----- DATA FOR PROCESSING -----
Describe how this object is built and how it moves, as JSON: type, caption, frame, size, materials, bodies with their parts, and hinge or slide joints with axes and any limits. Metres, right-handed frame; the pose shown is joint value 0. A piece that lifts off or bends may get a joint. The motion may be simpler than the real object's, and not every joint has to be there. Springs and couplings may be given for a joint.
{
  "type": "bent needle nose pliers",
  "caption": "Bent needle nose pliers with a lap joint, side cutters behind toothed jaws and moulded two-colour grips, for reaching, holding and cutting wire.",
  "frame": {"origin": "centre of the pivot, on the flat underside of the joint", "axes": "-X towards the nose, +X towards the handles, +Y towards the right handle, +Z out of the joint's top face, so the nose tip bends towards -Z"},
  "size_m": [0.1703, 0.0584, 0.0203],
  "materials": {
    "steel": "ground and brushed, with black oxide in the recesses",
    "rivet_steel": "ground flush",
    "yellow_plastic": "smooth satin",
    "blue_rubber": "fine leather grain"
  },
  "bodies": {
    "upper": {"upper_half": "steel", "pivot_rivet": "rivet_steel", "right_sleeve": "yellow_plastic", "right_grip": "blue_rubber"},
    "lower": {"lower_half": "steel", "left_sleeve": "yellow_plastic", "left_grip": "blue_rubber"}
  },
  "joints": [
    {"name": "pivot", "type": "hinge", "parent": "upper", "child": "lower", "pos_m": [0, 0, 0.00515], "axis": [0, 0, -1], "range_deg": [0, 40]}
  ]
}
-----
----- DATA FOR PROCESSING -----
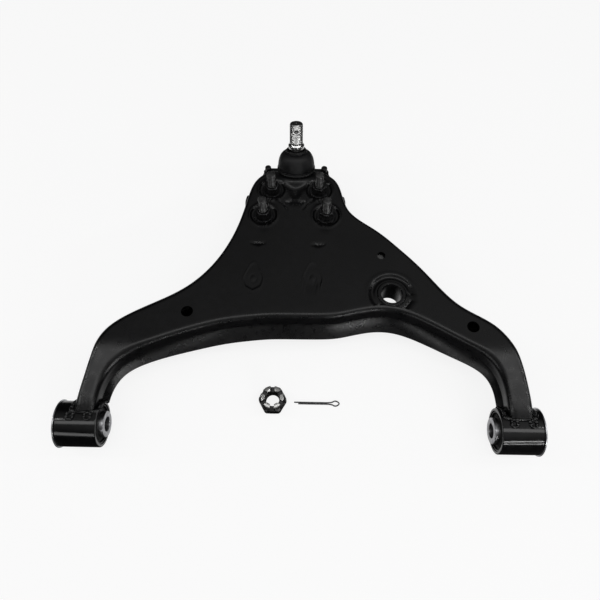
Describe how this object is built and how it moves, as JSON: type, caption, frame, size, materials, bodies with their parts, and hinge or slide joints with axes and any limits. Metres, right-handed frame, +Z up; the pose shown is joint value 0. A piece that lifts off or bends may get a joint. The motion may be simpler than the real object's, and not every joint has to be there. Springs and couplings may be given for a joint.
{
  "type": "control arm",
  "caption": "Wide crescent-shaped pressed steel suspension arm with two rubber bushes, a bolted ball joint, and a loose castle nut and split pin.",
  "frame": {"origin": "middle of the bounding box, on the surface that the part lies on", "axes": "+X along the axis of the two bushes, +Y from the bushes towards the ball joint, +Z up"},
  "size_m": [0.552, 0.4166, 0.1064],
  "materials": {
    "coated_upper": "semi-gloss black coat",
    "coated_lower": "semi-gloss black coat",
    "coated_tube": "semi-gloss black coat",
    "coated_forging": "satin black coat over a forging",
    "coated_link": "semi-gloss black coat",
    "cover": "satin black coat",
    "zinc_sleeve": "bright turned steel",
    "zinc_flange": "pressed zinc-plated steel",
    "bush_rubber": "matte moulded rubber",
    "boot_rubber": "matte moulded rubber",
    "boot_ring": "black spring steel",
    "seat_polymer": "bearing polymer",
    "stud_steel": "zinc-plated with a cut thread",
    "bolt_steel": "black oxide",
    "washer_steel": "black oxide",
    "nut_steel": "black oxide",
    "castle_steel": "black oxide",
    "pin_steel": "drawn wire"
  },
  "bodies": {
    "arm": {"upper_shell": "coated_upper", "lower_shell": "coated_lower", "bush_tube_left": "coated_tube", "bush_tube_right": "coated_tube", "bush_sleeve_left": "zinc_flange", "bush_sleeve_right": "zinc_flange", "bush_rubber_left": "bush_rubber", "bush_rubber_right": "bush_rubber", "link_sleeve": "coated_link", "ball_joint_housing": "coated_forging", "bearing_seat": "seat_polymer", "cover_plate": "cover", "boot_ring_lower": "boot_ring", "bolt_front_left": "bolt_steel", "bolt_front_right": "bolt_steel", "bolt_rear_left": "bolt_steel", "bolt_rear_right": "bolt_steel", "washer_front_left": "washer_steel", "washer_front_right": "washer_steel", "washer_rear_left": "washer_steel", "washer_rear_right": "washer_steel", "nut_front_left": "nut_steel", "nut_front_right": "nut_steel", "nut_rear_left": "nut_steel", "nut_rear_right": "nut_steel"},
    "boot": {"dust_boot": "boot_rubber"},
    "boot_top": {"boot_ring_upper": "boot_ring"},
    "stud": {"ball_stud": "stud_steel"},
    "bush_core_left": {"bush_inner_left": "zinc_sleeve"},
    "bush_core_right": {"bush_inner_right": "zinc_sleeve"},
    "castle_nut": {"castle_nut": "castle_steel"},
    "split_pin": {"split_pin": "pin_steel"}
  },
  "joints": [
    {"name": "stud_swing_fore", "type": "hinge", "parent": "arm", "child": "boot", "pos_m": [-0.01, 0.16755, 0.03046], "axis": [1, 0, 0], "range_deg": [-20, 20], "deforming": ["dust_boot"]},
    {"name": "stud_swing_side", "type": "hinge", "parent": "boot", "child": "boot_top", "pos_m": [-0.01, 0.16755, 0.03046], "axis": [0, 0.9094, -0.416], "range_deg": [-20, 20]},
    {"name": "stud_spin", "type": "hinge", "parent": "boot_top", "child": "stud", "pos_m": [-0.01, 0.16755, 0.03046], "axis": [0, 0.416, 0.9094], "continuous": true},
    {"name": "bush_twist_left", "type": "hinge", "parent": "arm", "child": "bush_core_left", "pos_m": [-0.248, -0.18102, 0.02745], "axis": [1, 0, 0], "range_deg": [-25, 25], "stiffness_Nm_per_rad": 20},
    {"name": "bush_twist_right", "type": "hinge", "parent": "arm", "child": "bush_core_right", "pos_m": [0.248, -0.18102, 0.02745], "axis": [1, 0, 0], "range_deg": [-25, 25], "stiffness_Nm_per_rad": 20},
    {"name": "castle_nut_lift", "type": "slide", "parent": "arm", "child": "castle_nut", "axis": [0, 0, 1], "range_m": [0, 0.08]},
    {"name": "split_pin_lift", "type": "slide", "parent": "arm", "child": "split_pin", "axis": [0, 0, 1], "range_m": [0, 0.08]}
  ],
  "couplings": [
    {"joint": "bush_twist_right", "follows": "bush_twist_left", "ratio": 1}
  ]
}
-----
----- DATA FOR PROCESSING -----
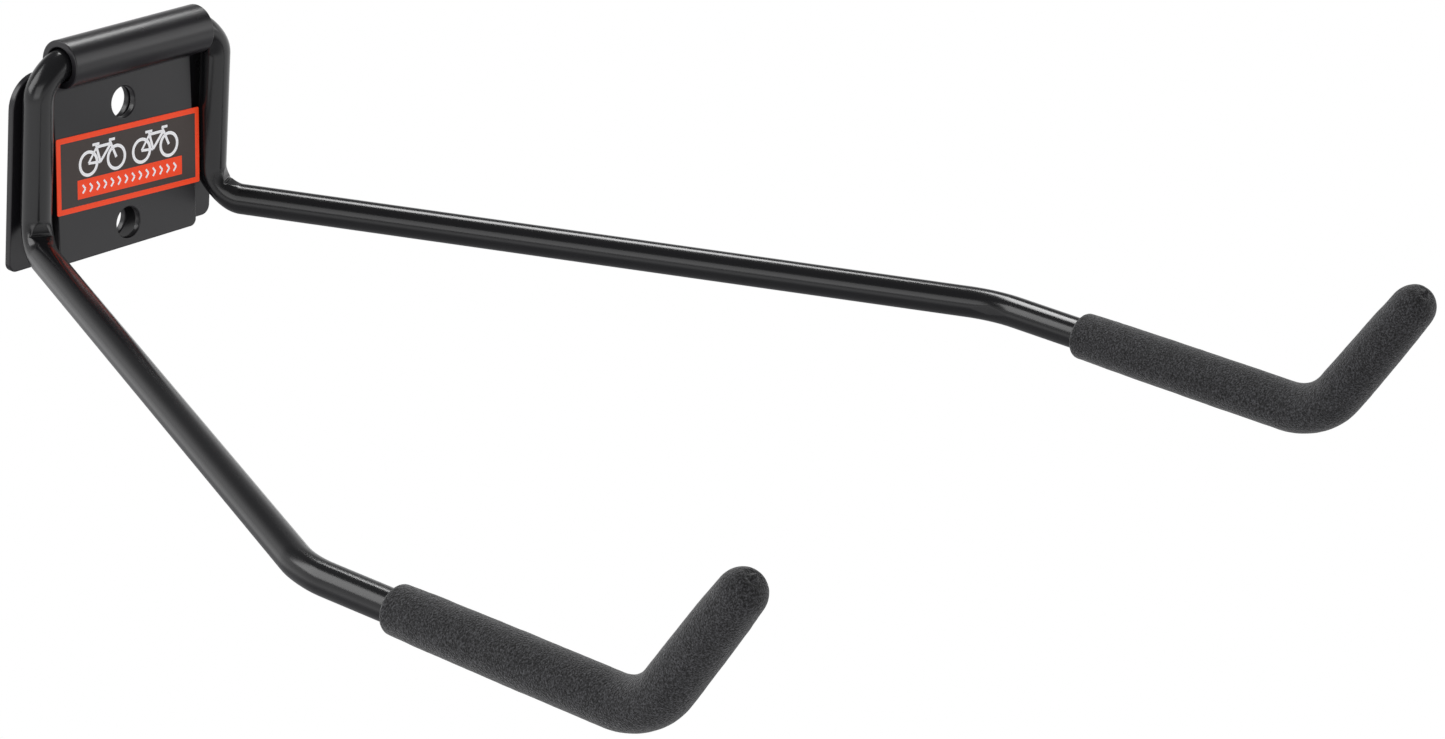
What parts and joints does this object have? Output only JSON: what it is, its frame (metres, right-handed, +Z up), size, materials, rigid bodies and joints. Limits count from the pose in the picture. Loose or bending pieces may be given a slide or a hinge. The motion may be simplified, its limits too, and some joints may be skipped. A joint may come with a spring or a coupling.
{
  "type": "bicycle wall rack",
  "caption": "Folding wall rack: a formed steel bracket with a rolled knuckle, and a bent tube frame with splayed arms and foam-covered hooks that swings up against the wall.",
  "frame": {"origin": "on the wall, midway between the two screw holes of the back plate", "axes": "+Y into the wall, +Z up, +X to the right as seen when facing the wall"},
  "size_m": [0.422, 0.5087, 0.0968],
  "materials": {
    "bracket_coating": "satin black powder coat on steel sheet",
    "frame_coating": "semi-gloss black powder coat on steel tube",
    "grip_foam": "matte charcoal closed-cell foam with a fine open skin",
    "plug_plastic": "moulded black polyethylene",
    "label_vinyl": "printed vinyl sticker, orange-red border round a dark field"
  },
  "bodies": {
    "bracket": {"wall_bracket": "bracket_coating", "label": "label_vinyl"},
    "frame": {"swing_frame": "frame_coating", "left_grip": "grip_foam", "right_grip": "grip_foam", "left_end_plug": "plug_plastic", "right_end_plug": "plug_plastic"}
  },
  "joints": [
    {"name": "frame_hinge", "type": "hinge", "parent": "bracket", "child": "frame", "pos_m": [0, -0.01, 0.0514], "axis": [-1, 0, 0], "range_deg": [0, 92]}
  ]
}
-----
CHALLENGE: Write down every line of the data above that includes the string "lifts".

SOLUTION:
Describe how this object is built and how it moves, as JSON: type, caption, frame, size, materials, bodies with their parts, and hinge or slide joints with axes and any limits. Metres, right-handed frame; the pose shown is joint value 0. A piece that lifts off or bends may get a joint. The motion may be simpler than the real object's, and not every joint has to be there. Springs and couplings may be given for a joint.
Describe how this object is built and how it moves, as JSON: type, caption, frame, size, materials, bodies with their parts, and hinge or slide joints with axes and any limits. Metres, right-handed frame, +Z up; the pose shown is joint value 0. A piece that lifts off or bends may get a joint. The motion may be simpler than the real object's, and not every joint has to be there. Springs and couplings may be given for a joint.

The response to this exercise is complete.